Disturbances in heart rhythm, particularly atrial fibrillation, which represents one of the major cardiovascular reasons for hospital admission, are more common among cyclists, marathon runners and other athletes with a long history of endurance training.

Dr. Mont reports that atrial fibrillation is more frequent in middle-aged individuals involved in regular endurance training. This includes individuals who formerly engaged in competitive sports and who continue to be active, as well as those who are active but who never actually participated in competitive sports. “So we have to look at the effects of endurance or athletic training with a more open view,” Dr Mont was quoted as saying.

 

 

What does seem clear is that long-term endurance sport participation may well increase the incidence of cardiac arrhythmias, particularly atrial fibrillation, atrial flutter, sinus node dysfunction, and right ventricular premature beats. “Given the fact that an increasing number of individuals engage in regular endurance sports,” says Dr Mont, “it is certainly of great interest to define which recommendations for sport should be implemented in an individual patient, and how best to manage arrhythmias in participants.” Atrial fibrillation is the most common arrhythmic condition and carries the risk of sudden cardiac death.

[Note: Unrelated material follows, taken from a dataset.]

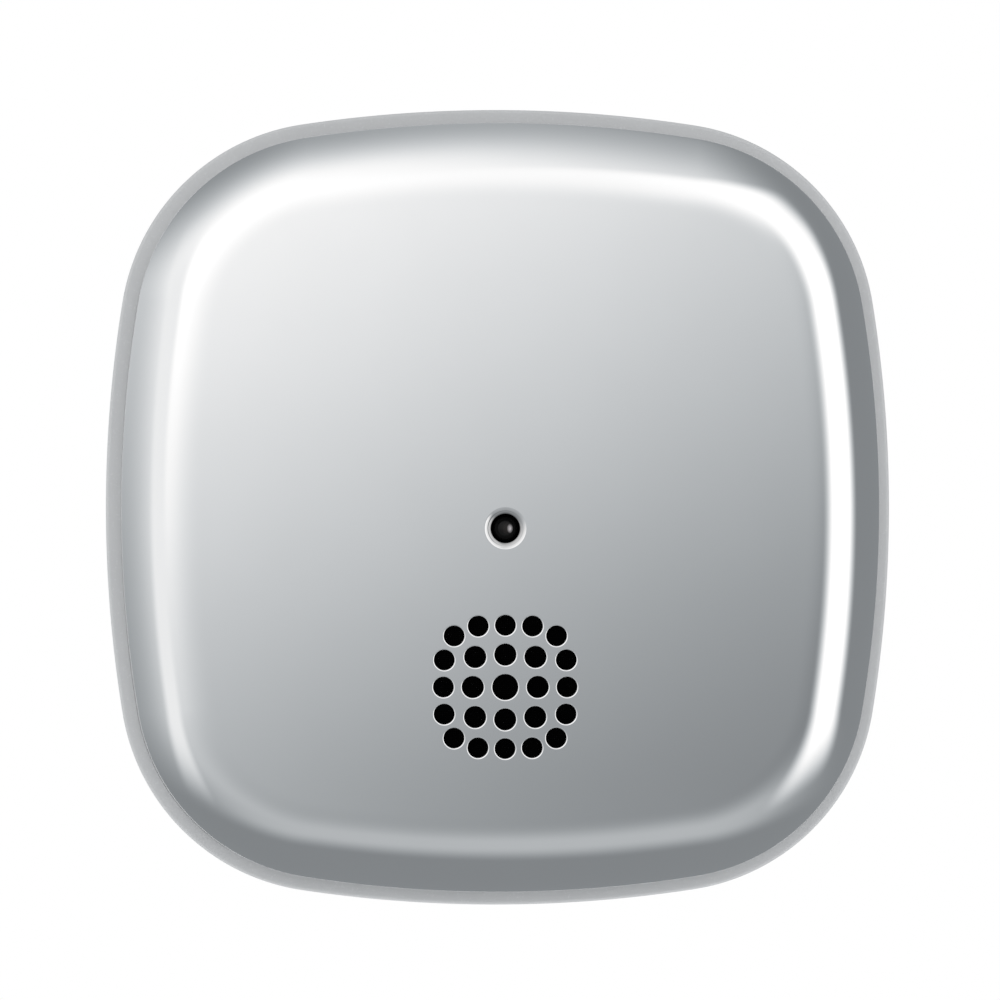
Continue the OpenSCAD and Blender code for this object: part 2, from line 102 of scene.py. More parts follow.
def edge_line(phi, t):
    c, s = np.cos(phi), np.sin(phi)
    q = np.arctan2(np.abs(s), np.abs(c))
    sx, sy = np.where(c < 0, -1.0, 1.0), np.where(s < 0, -1.0, 1.0)
    side = np.stack([sx * AX + (SIDE_R - t) * c, (SIDE_R - t) * s], -1)
    top = np.stack([(TOP_R - t) * c, sy * BY + (TOP_R - t) * s], -1)
    cor = np.stack([sx * CC[0] + (CORNER_R - t) * c, sy * CC[1] + (CORNER_R - t) * s], -1)
    return np.where((q < ANG_S - 1e-9)[:, None], side, np.where((q > math.pi / 2 - ANG_T + 1e-9)[:, None], top, cor))


def inset_of(x, y):
    """How far a point lies inside the outline, and the outline's outward direction there."""
    ax, ay = np.abs(x), np.abs(y)
    sx, sy = np.where(x < 0, -1.0, 1.0), np.where(y < 0, -1.0, 1.0)
    a_side = np.arctan2(ay, ax - AX)
    a_top = np.arctan2(ax, ay - BY)
    d_side = np.hypot(ax - AX, ay)
    d_top = np.hypot(ax, ay - BY)
    d_cor = np.hypot(ax - CC[0], ay - CC[1])
    in_side, in_top = a_side <= ANG_S, a_top <= ANG_T
    t = np.where(in_side, SIDE_R - d_side, np.where(in_top, TOP_R - d_top, CORNER_R - d_cor))
    both = in_side & in_top
    t = np.where(both, np.minimum(SIDE_R - d_side, TOP_R - d_top), t)
    gx = np.where(in_side, (ax - AX) / d_side, np.where(in_top, ax / d_top, (ax - CC[0]) / np.maximum(d_cor, 1e-9)))
    gy = np.where(in_side, ay / d_side, np.where(in_top, (ay - BY) / d_top, (ay - CC[1]) / np.maximum(d_cor, 1e-9)))
    return t, gx * sx, gy * sy


def drop(a, h=SH_H, w=SH_W):
    u = np.clip((w - a) / w, 0, 1)
    return h * (1 - np.sqrt(np.maximum(0.0, 1 - u ** SH_P)))


def crown_z(x, y, top=D):
    return top - CROWN * (x * x + y * y)


def face_z(x, y):
    t, _, _ = inset_of(x, y)
    return crown_z(x, y) - drop(np.maximum(t - WALL_T, 0.0))


def face_normal(x, y):
    """Exact normal of the cover's crowned face and shoulder."""
    t, gx, gy = inset_of(x, y)
    a = np.maximum(t - WALL_T, 1e-5)
    u = np.clip((SH_W - a) / SH_W, 0, 1)
    slope = SH_H * SH_P * u ** (SH_P - 1) / (2 * SH_W * np.sqrt(np.maximum(1 - u ** SH_P, 1e-9)))
    n = np.stack([2 * CROWN * x + slope * gx, 2 * CROWN * y + slope * gy, np.ones_like(x)], -1)
    return n / np.linalg.norm(n, axis=-1, keepdims=True)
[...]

Three papers presented by Dr Mont’s group reflect the research effort now being directed toward sports cardiology and the prevention and treatment of rhythm disorders.

1. Efficacy of the circumferential pulmonary vein ablation (CPVA) of atrial fibrillation in endurance athletes. CPVA is a recently introduced technique, which identifies the signals causing the atrial fibrillation, and isolates their source in the pulmonary veins from the left ventricle of the heart. A series of 182 patients in Dr Mont’s Barcelona clinic found that freedom of arrhythmias following CPVA was similar in the sports participants as in the regular patients. Left atrial size and long-standing atrial fibrillation were the only independent predictors for arrhythmia recurrence after the treatment, not sports participation.

2. A more basic science study from Dr Mont’s group in Barcelona also suggests those with a history of arrhythmias following endurance training may benefit from a period of “deconditioning” following their efforts. The suggestion follows a study in animal models that found that markers of cardiac fibrosis in rats whose treadmill exercise was followed by a period of inactivity returned to control levels. Endurance exercise causes cardiac structural changes, including atrial and right ventricular fibrosis – and this fibrosis may play a role in the development of arrhythmias.

3. Just as inactivity after training may inhibit cardiac fibrosis in animal models, a similar study suggests that the anti-hypertensive drug, losartan, prevents the heart fibrosis induced by endurance exercise. Markers of fibrosis were reduced by administration of losartan.